6.5 Material for Steam Condenser
The application of stainless steel tubing for surface condenser is approximately 30
years old. The major growth of this application has occurred in past two decade only.
Originally these materials were only considered for highly corrosion environments or areas
exposed to severe erosion. The cost of stainless steel tubes and available heat transfer data, a
decade ago, restricted there used to the really difficult problems areas. Since that time, a
number of important advances have been achieved which have permitted a more use of these
materials for condenser application.
The determination of the overall heat transfer properties of stainless steel condenser
tubes in the early 1960 led to more extensive use of these materials.
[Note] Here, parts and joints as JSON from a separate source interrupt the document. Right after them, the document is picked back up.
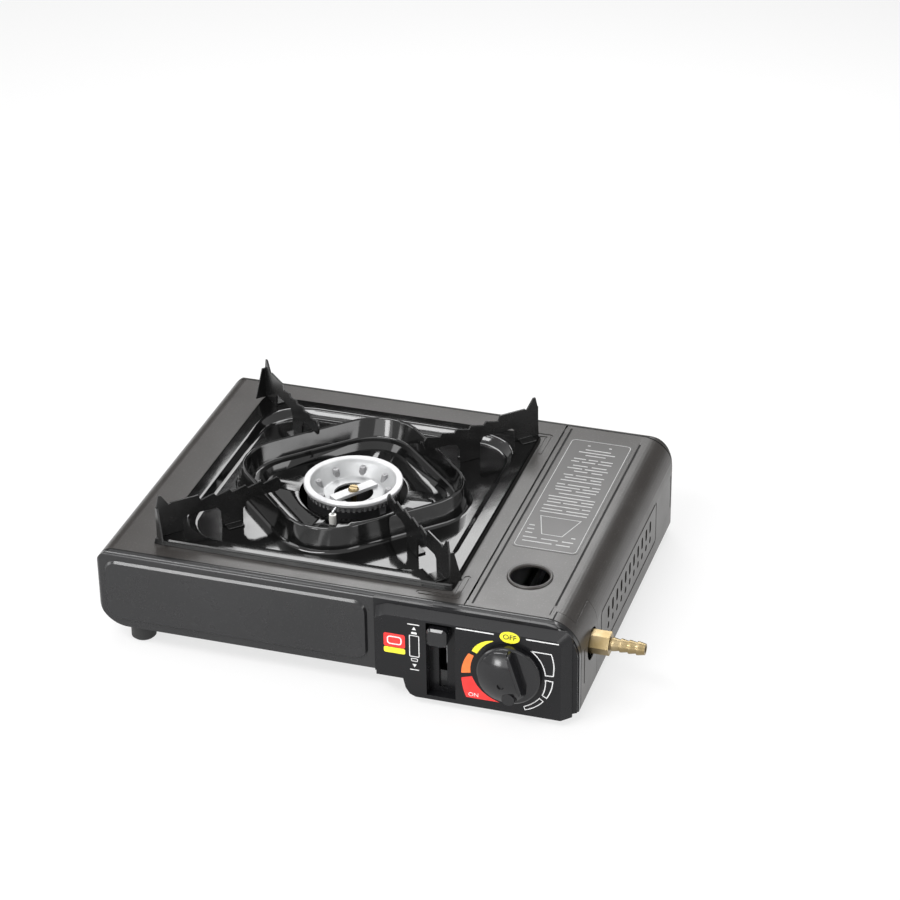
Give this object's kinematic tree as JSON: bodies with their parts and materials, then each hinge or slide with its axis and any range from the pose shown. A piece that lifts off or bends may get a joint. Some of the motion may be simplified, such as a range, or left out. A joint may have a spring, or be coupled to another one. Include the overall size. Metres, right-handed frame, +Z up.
{
  "type": "portable butane cassette stove",
  "caption": "Portable butane cassette stove: sheet-metal case, square drip tray, toothed pan supports, hinged gas lid, lock lever, igniting knob and side hose barb.",
  "frame": {"origin": "middle of the stove's bounding box at the level of the table, under the feet", "axes": "+X to the user's right, towards the gas bay and the hose barb; +Y from the control panel to the back; +Z up"},
  "size_m": [0.382, 0.2864, 0.1115],
  "materials": {
    "case_paint": "satin dark brown-grey paint",
    "front_paint": "satin charcoal paint",
    "label_print": "grey print",
    "panel_plastic": "fine-grained black",
    "control_plastic": "semi-matte black",
    "steel_bright": "zinc plated",
    "steel_dull": "galvanised sheet",
    "alloy_grey": "die cast",
    "alloy_dark": "dark die cast",
    "alloy_bright": "bright machined",
    "brass": "machined",
    "valve_brass": "forged",
    "ceramic_white": "glazed ceramic",
    "piezo_plastic": "moulded",
    "plunger_plastic": "moulded red",
    "lead_rubber": "red silicone",
    "enamel": "glossy black enamel",
    "foot_rubber": "matte black"
  },
  "bodies": {
    "stove": {"base_pan": "case_paint", "top_plate": "case_paint", "rear_frame": "case_paint", "side_cheek": "case_paint", "front_frame": "front_paint", "control_panel": "panel_plastic", "lid_hinge_pins": "steel_bright", "lever_leaf_spring": "steel_bright", "carriage_guides": "steel_bright", "collar_guide": "steel_bright", "electrode_pin": "steel_bright", "jet_bracket": "steel_bright", "burner_bracket": "steel_bright", "foot_screws": "steel_bright", "heat_shield": "steel_dull", "regulator": "alloy_grey", "air_shutter": "alloy_grey", "mixing_tube": "alloy_grey", "burner_body": "alloy_dark", "burner_cap": "alloy_bright", "burner_crossbar": "alloy_bright", "hose_barb": "brass", "inlet_fitting": "brass", "burner_screw": "brass", "jet_nozzle": "brass", "gas_pipe": "brass", "valve_body": "valve_brass", "electrode_ceramic": "ceramic_white", "piezo_igniter": "piezo_plastic", "igniter_lead": "lead_rubber", "foot_front_left": "foot_rubber", "foot_rear_left": "foot_rubber", "foot_front_right": "foot_rubber", "foot_rear_right": "foot_rubber"},
    "lid": {"gas_lid": "case_paint", "lid_label": "label_print"},
    "knob": {"knob": "control_plastic", "valve_spindle": "brass"},
    "plunger": {"piezo_plunger": "plunger_plastic"},
    "lever": {"lock_lever": "control_plastic"},
    "carriage": {"cartridge_carriage": "steel_bright"},
    "tray": {"drip_tray": "enamel", "pan_support_front_left": "enamel", "pan_support_front_right": "enamel", "pan_support_rear_right": "enamel", "pan_support_rear_left": "enamel"}
  },
  "joints": [
    {"name": "lid_hinge", "type": "hinge", "parent": "stove", "child": "lid", "pos_m": [0.151, 0.0112, 0.0102], "axis": [0, 1, 0], "range_deg": [0, 90]},
    {"name": "knob_turn", "type": "hinge", "parent": "stove", "child": "knob", "pos_m": [0.109, -0.1308, 0.0375], "axis": [0, -1, 0], "range_deg": [0, 120]},
    {"name": "plunger_press", "type": "slide", "parent": "stove", "child": "plunger", "axis": [0, 0, -1], "range_m": [0, 0.00375]},
    {"name": "lever_slide", "type": "slide", "parent": "stove", "child": "lever", "axis": [0, 0, -1], "range_m": [0, 0.028]},
    {"name": "carriage_slide", "type": "slide", "parent": "stove", "child": "carriage", "axis": [0, -1, 0], "range_m": [0, 0.007]},
    {"name": "tray_lift", "type": "slide", "parent": "stove", "child": "tray", "axis": [0, 0, 1], "range_m": [0, 0.12]}
  ],
  "couplings": [
    {"joint": "plunger_press", "follows": "knob_turn", "m_per_rad": 0.00179},
    {"joint": "carriage_slide", "follows": "lever_slide", "ratio": 0.25}
  ]
}
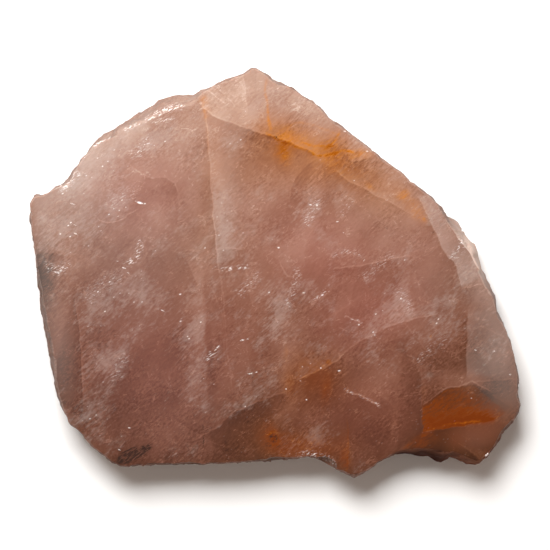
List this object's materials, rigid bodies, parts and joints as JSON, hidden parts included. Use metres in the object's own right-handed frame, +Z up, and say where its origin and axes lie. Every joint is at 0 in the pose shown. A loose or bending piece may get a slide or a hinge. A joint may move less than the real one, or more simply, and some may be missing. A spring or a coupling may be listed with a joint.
{
  "type": "rose quartz slice",
  "caption": "Flat polished slice of cloudy pink rose quartz with iron stains and a broken natural rim, lying on its sawn underside.",
  "frame": {"origin": "on the sawn underside, under the middle of the slice's bounding box", "axes": "+X along the slice's length, +Y across it towards the pointed crown, +Z up out of the polished face"},
  "size_m": [0.2004, 0.1666, 0.016],
  "materials": {
    "rose_quartz": "polished face, broken glassy rim"
  },
  "bodies": {
    "root": {"rose_quartz_slice": "rose_quartz"}
  },
  "joints": []
}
The popular types are
304 (72% iron, 19% chromium, 9% nickel) and 316. 304 are used in cooling water
environment with low chloride concentrations and 316 are used for sea water environments.
In case of stainless steel tubes, the fouling is due to the formation of deposits from the
cooling water only but the fouling of the brass is caused by deposits and corrosion of the
inside tube surface also.
The overall corrosion resistance of stainless steel, 304 type is excellent for condenser
tube service both the interior and exterior surface resist the formation of corrosion product
which has an important influence on the heat transfer characteristics of the tubes. It offers
excellent erosion and corrosion resistance in fresh water, immunity to NH3 and sulphide
attack and the elimination of potentially troublesome copper ions in feed water.


7.1 Introduction
The cooling water system is one of the most important systems of power plant and its
availability predominantly decides the plant site. The high cost of water makes it necessary to
use cooling towers for water cooled condenser.
The main steam condenser performs the dual function of removing this rejected
energy from the plant cycle and keeping the turbine back pressure at the lowest possible
level. The rejected energy must be returned to the atmosphere. The condenser does this by
transferring the latent heat of the exhaust steam to water exposed to the atmosphere. This
water is called circulating or cooling water. The cooling water requirement in an open system
is about 50times the flow of the steam to the condenser.
In power plants the hot water from condenser is cooled in cooling tower, so it can be
reused in condenser for condensation of steam. In a cooling tower water is made to trickle
down drop by drop so that it comes in contact with the air moving in the opposite direction.
As a result of this some water is evaporated and is taken away with air. In evaporation the
heat is taken away from the bulk of water, which is thus cooled.
Factors affecting cooling of water in a cooling tower are:

Temperature of air.
Humidity of air.
Temperature of hot air.
Size and height of tower.
Velocity of air entering tower.
Accessibility of air to all parts of tower.
Degree of uniformly in descending water.
Arrangement of plates in tower.

7.2 Classification of Cooling Tower
The cooling towers may classified as follows:
1. Natural Draught Cooling Tower
2. Mechanical Draught Cooling Tower
Forced Draught Cooling Tower
Induced Draught Cooling Tower
1. Natural Draught Cooling Tower. In this type of tower, the hot water from the
condenser is pumped to the troughs and nozzles situated near the bottom. Troughs
spray the water falls in the form of droplets into a pond situated at the bottom of the
tower. The air enters the cooling tower from air openings provided near the base, rises
upward and takes up the heat of falling water.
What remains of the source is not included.